**Direction**
Among the entries that follow, tally the lines with the string "picks". Give no more than the number.

**Material provided**

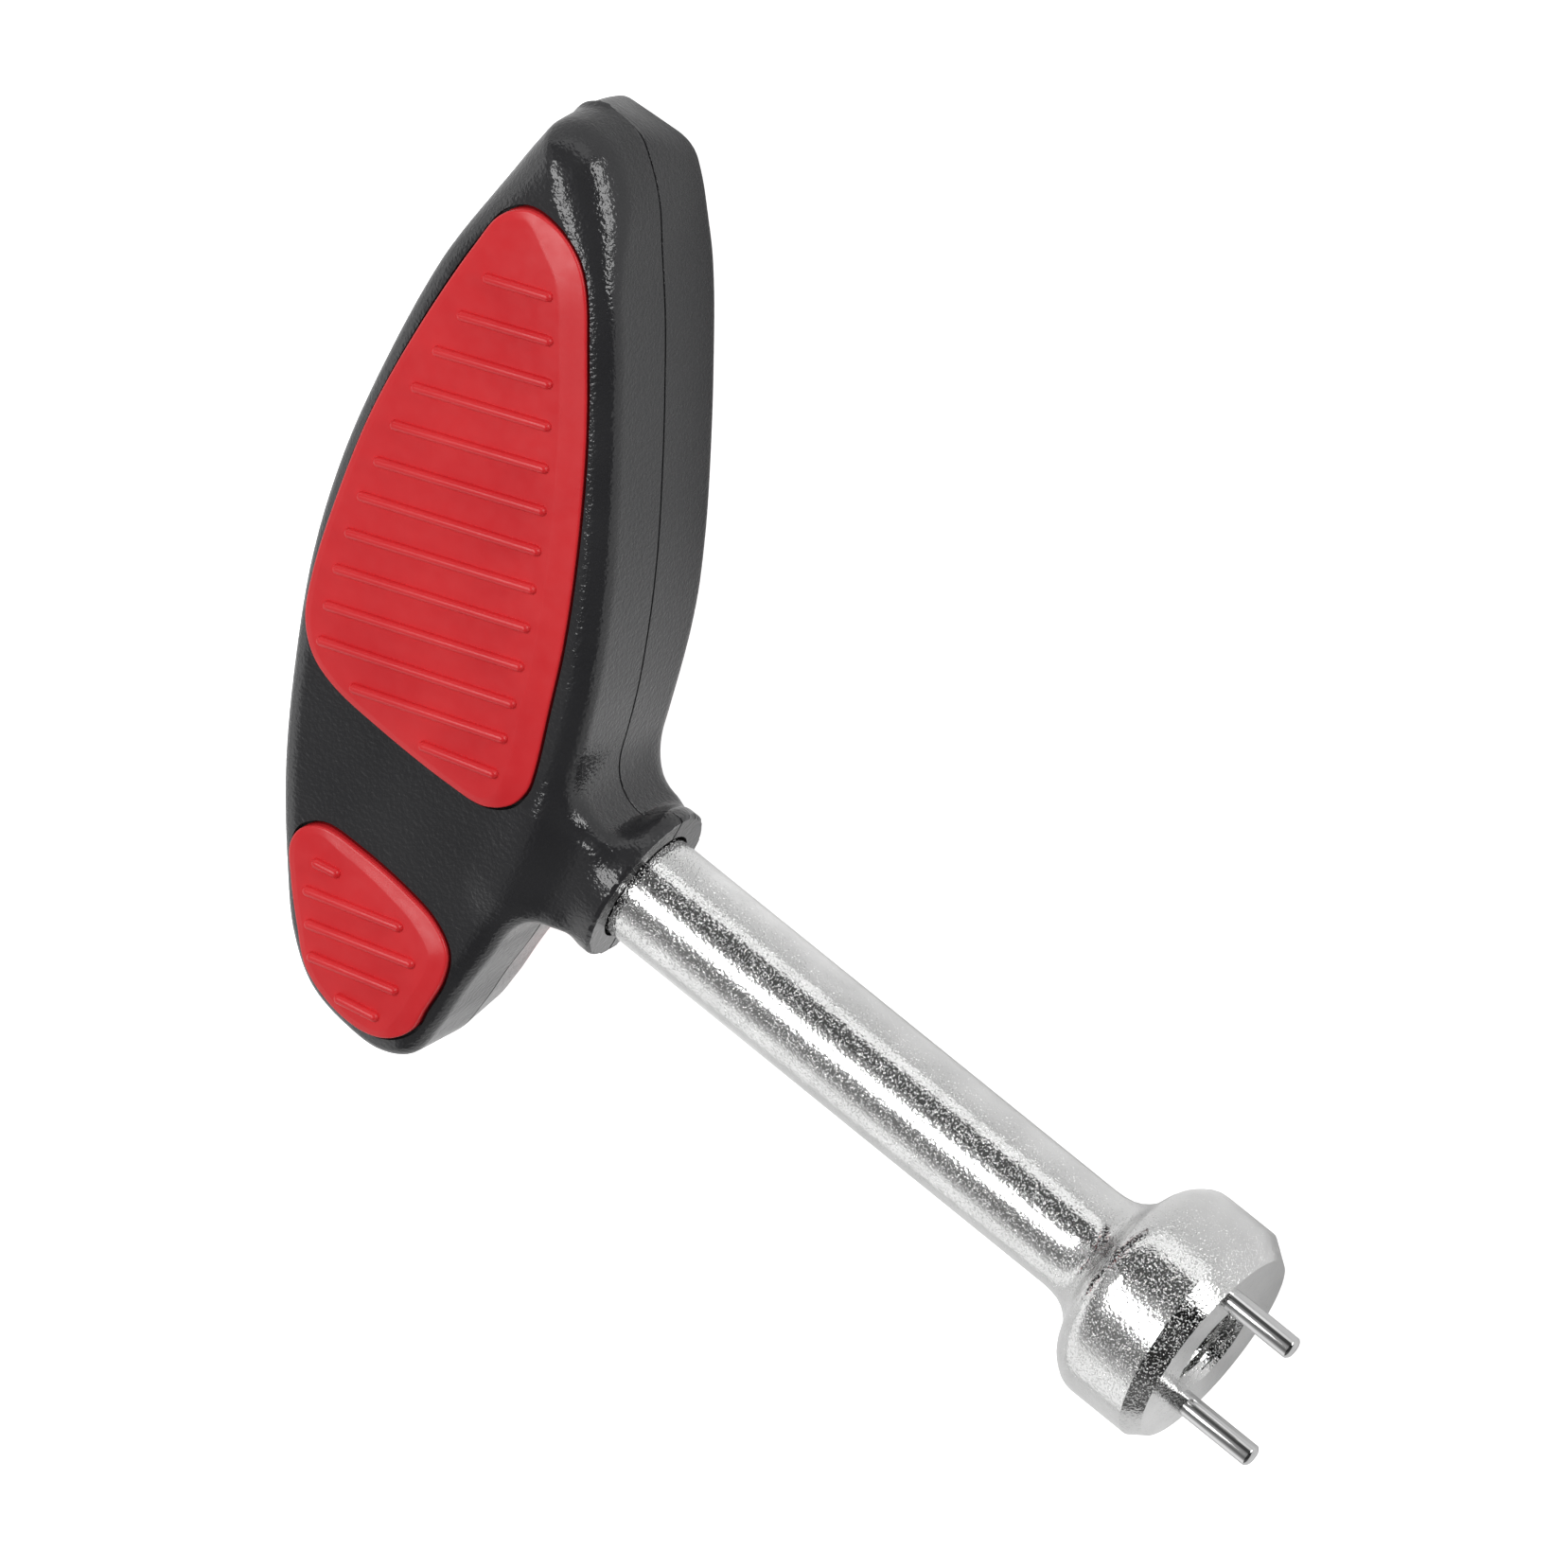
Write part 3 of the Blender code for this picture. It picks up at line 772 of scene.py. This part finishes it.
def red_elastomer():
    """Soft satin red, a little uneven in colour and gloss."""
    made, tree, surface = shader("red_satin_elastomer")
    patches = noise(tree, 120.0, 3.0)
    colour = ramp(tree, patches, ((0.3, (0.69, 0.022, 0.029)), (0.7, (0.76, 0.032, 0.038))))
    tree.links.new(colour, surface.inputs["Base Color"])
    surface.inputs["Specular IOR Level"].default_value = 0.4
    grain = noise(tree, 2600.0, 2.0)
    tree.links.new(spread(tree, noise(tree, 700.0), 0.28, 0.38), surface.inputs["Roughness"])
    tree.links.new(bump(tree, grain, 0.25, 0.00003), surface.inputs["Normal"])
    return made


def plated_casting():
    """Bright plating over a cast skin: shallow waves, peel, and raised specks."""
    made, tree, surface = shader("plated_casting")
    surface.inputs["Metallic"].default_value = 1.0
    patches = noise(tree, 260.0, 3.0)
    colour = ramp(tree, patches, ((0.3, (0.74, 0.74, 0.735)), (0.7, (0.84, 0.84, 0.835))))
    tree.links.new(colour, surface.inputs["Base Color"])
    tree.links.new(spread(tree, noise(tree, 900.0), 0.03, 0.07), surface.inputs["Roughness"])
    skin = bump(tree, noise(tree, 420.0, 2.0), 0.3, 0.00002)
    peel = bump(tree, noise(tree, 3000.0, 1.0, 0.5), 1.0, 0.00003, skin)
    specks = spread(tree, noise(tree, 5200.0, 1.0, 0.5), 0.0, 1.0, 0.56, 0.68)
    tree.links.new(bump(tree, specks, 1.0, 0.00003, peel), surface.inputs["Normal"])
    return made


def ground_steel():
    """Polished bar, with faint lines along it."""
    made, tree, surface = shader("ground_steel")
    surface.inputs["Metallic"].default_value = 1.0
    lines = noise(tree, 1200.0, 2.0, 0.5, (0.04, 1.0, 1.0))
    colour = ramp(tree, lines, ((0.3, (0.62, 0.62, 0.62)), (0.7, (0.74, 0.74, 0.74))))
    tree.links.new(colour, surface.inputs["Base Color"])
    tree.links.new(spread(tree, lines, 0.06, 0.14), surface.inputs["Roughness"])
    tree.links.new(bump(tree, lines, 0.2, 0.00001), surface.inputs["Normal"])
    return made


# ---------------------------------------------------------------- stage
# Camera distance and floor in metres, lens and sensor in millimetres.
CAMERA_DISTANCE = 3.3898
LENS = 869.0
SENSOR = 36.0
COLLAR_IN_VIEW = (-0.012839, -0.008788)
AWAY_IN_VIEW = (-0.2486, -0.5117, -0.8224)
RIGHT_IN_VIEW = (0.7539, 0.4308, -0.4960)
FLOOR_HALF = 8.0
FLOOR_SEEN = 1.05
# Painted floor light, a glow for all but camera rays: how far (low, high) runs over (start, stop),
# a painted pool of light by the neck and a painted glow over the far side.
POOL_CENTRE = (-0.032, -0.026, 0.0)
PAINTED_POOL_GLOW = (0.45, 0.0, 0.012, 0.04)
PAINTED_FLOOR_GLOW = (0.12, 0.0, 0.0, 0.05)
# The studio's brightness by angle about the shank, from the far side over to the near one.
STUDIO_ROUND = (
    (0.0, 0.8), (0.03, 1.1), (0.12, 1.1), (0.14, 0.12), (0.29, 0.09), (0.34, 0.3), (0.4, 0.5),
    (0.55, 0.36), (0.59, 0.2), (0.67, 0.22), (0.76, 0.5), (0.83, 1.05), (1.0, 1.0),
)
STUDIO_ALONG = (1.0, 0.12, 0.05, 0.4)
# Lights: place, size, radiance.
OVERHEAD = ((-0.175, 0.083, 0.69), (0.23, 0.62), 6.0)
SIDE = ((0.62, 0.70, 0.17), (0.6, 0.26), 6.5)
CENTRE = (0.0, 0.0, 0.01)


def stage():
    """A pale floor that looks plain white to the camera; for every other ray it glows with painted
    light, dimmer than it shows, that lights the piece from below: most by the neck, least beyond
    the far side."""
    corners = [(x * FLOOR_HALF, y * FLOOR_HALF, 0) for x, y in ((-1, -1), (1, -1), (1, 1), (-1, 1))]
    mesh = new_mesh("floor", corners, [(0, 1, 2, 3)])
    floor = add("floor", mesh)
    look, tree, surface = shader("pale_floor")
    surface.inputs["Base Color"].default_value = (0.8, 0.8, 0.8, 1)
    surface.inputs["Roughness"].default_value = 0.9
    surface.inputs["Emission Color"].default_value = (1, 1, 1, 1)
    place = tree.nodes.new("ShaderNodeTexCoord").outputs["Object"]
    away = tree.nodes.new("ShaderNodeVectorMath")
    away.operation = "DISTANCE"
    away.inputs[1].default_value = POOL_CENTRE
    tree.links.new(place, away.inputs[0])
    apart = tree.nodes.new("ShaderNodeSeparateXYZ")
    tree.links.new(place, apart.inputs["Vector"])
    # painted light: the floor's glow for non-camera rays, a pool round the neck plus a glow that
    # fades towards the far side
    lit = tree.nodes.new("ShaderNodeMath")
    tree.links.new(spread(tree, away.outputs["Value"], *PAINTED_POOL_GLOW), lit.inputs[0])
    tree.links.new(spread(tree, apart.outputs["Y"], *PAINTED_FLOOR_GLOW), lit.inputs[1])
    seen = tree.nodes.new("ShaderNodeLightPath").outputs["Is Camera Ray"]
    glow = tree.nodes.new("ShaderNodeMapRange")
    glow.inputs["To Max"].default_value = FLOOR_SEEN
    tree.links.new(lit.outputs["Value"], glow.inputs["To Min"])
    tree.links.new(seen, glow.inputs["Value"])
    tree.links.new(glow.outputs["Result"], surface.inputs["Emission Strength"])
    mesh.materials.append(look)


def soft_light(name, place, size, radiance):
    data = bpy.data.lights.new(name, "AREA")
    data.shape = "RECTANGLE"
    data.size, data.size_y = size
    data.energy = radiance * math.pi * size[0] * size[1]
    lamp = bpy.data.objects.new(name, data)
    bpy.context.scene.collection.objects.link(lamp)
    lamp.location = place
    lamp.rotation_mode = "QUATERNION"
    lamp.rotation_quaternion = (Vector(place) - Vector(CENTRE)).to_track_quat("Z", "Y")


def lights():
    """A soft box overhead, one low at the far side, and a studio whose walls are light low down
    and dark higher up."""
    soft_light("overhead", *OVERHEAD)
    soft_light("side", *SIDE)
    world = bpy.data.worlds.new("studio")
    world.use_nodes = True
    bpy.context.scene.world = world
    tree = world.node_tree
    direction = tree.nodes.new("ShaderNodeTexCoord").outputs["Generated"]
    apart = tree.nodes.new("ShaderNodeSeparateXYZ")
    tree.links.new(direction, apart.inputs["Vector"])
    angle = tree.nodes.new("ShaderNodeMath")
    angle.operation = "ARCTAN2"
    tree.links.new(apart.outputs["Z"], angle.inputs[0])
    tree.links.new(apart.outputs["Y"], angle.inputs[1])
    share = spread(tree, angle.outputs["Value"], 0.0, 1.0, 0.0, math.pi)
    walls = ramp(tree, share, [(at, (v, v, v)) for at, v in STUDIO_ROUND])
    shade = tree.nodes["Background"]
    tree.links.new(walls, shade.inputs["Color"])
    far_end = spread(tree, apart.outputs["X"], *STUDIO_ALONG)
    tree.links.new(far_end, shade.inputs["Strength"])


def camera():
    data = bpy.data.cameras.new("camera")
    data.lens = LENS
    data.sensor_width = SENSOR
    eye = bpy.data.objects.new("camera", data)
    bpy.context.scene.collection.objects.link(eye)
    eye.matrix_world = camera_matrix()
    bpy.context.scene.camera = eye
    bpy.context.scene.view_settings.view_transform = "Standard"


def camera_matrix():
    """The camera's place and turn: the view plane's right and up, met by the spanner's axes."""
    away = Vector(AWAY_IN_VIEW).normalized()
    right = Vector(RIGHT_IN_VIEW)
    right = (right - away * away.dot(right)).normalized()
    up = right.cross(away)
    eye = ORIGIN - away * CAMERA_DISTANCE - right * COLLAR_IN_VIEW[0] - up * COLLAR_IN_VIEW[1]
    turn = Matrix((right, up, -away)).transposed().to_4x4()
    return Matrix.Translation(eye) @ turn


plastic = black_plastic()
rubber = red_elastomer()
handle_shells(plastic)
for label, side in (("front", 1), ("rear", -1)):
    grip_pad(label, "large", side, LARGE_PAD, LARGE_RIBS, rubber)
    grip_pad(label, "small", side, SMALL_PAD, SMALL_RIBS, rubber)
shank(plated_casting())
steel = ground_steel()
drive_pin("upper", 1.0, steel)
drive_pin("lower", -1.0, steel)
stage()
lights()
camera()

--

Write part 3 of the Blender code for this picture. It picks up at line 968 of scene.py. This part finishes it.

**Right answer**
2